David Bohm — Rheomode

Physicist David Bohm proposed a rheomode — a verb-based language that honors reality as flowing process rather than static substance. Where nouns fragment and fix, verbs flow and relate. Death is a verb is, in Bohm’s terms, a rheomode proposition: death is not a state but an ongoing-ing.

Donna Haraway — Becoming-With

Haraway’s concept of becoming-with names the choreography through which no body remains truly separate. We become who we are through relationships with other beings — plants, animals, microbes, soil. We are made-with rather than self-made, sympoietic rather than autopoietic.

Quantum Physics & Karen Barad

Karen Barad’s quantum-informed philosophy of intra-action shows that nothing exists independently — everything comes into being through relationship. Boundaries don’t pre-exist relationships; they emerge through entanglement. This is not metaphysics but physics: the material world is fundamentally relational, processual, and porous.

Robin Wall Kimmerer — Grammar of Animacy

Kimmerer’s work in Potawatomi language reveals a grammar of animacy in which living beings are not it but who — where a bay doesn’t just exist but bays itself into being. Indigenous epistemologies never forgot what Western thought systematically suppressed: to be is to verb. To re-cognize this is not to learn something new but to re-member something ancient.

Erin Manning & Bayo Akomóláfé — The An-archive

The concept of the an-archive draws first from Erin Manning’s processual archive — a “repertory of traces” that functions not as static documentation but as a “feed-forward mechanism for lines of creative process, under continuing variation.” Manning’s an-archive refuses permanent preservation, activating traces as carriers of potential rather than inert objects. Akomóláfé extends this into ecological composting of knowledge systems — a space of radical incompleteness where knowledge continuously decomposes and recomposes. As Akomóláfé teaches: the times are urgent. We must slow down.

About the Founder

Dr. Courtney Hayne holds a Doctorate of Arts in Ecological Psychology and Environmental Humanities and a Master of Arts in Ecological Psychology from Viridis Graduate Institute (2022–2025), and a BA in English from UC Berkeley.
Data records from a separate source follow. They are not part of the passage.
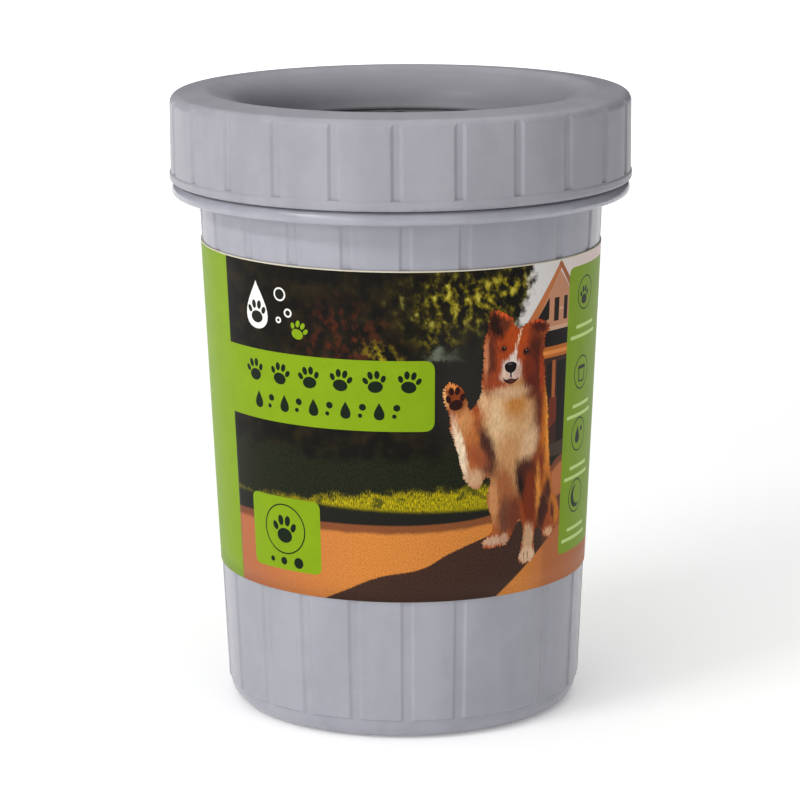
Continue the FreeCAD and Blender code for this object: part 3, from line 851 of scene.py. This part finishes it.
def make_floor():
    """A wide pale floor with a faint glow, weaker round the cup and far to the right."""
    g = Graph(bpy.data.materials.new("studio_floor"))
    place = g.nodes.new("ShaderNodeTexCoord").outputs["Object"]
    white = g.mix(g.noise(place, 0.3, 2.0), (0.90, 0.90, 0.90, 1), (0.93, 0.93, 0.93, 1))
    glow = g.math("ADD", 0.2, g.times(g.smooth(g.radius(place), 0.2, 1.6), 0.55))
    right = g.smooth(g.separate(place)[0], 0.22, 0.8)
    glow = g.less(glow, g.times(right, 0.7))
    g.shade(Base_Color=white, Roughness=0.7, Emission_Color=(1, 1, 1, 1), Emission_Strength=glow)
    mesh = bpy.data.meshes.new("studio_floor")
    half = 6.0
    corners = [(-half, -half, 0), (half, -half, 0), (half, half, 0), (-half, half, 0)]
    mesh.from_pydata(corners, [], [(0, 1, 2, 3)])
    mesh.materials.append(g.owner)
    floor = bpy.data.objects.new("studio_floor", mesh)
    bpy.context.scene.collection.objects.link(floor)


def make_studio():
    """A broad softbox at the front left, a small one above it, a faint fill, and light from overhead."""
    soft_light("broad_key", (-0.9, -1.35, 0.6), (0, 0, 0.08), (1.0, 0.5), 9.0)
    soft_light("key", (-0.72, -0.56, 0.80), (0, 0, 0.1), (0.4, 0.10), 4.4)
    soft_light("fill", (0.80, -0.62, 0.80), (0, 0, 0.1), (0.2, 0.3), 0.35)
    g = Graph(bpy.data.worlds.new("studio"), "Background")
    x, y, z = g.separate(g.nodes.new("ShaderNodeTexCoord").outputs["Generated"])
    strength = g.math("ADD", 0.04, g.times(g.smooth(y, -0.3, -0.95), 0.12))
    for direction, near, far, cut in ((x, 0.1, 0.9, 0.9), (x, -0.4, -0.95, 0.6), (y, 0.1, 0.8, 0.6)):
        strength = g.less(strength, g.times(g.smooth(direction, near, far), cut))
    overhead = g.times(g.smooth(z, 0.45, 0.95), 1.4)
    g.shade(Color=(1, 1, 1, 1), Strength=g.math("ADD", strength, overhead))
    bpy.context.scene.world = g.owner
    bpy.context.scene.view_settings.view_transform = "Standard"


def paint(node, material):
    """Gives a CAD node its finished material."""
    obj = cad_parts[node]
    obj.data.materials.clear()
    obj.data.materials.append(material)


make_camera()
make_studio()
make_floor()

cup_plastic = moulded_plastic(
    "cup_polypropylene", ink(150, 150, 159), ink(158, 158, 167),
    roughness=0.21, grain=0.0009, translucency=0.12, gloss=0.4,
)
collar_plastic = moulded_plastic(
    "collar_polypropylene", ink(147, 146, 153), ink(155, 154, 161),
    roughness=0.36, grain=0.0006, translucency=0.06, gloss=0.14,
)
dark_silicone = silicone()
paint("cup_body", cup_plastic)
paint("screw_collar", collar_plastic)
for name in ("insert_sleeve", "insert_bristles"):
    paint(name, dark_silicone)

papers = {"scene": scene_print(), "coat": dog_print(), "flat": flat_print(), "paper": plain_paper()}
label = make_label(papers)
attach(label, "cup")
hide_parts("label_sleeve")
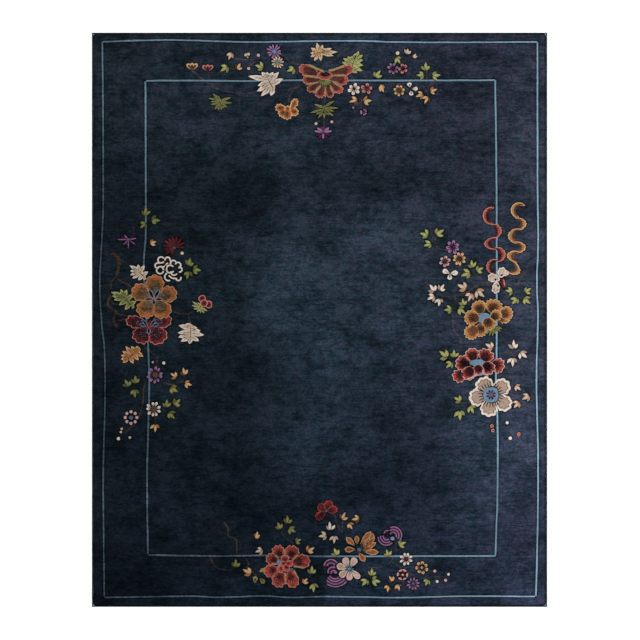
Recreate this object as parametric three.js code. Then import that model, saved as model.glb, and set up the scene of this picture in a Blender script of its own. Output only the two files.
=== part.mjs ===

Her work in education has always moved at the intersection of embodied knowing and ecological re-cognition. She co-founded Bent On Learning in 2000 — a health and wellness nonprofit that continues to bring yoga-based movement and mindfulness to 2,000+ NYC public school students weekly, in partnership with the NYC DOE Office of School Wellness. After fourteen years with Bent On Learning, she taught mindfulness and served as a Behavior Interventionist at Harlem Village Academies, sensing early the intra-relatedness of psychological well-being and ecological belonging. She is now back at HVA as a Pre-K through 1st Grade Science Teacher, building climate literacy and ecological awareness through hands-on investigation of our agential planet, and leading STEM Afterschool Enrichment for grades 2–4.

At Viridis Graduate Institute, she co-taught Contemporary Cultural Narratives — a graduate course tracing the intra-related narratives of supremacism, purism, misogyny, and fascism as persistent cultural forces. Her sections examined how these narratives enact boundaries that, when composted, open pathways out of climate inaction, colonial logic, and the Cartesian splits that try to sever us from the paradoxes, indeterminacies, and deep relationality of the living Earth.

Her doctoral project, Decomposing Boundaries: The Human Corpse as Ecological Participant for Multispecies Flourishing, is the seedbed of this foundation.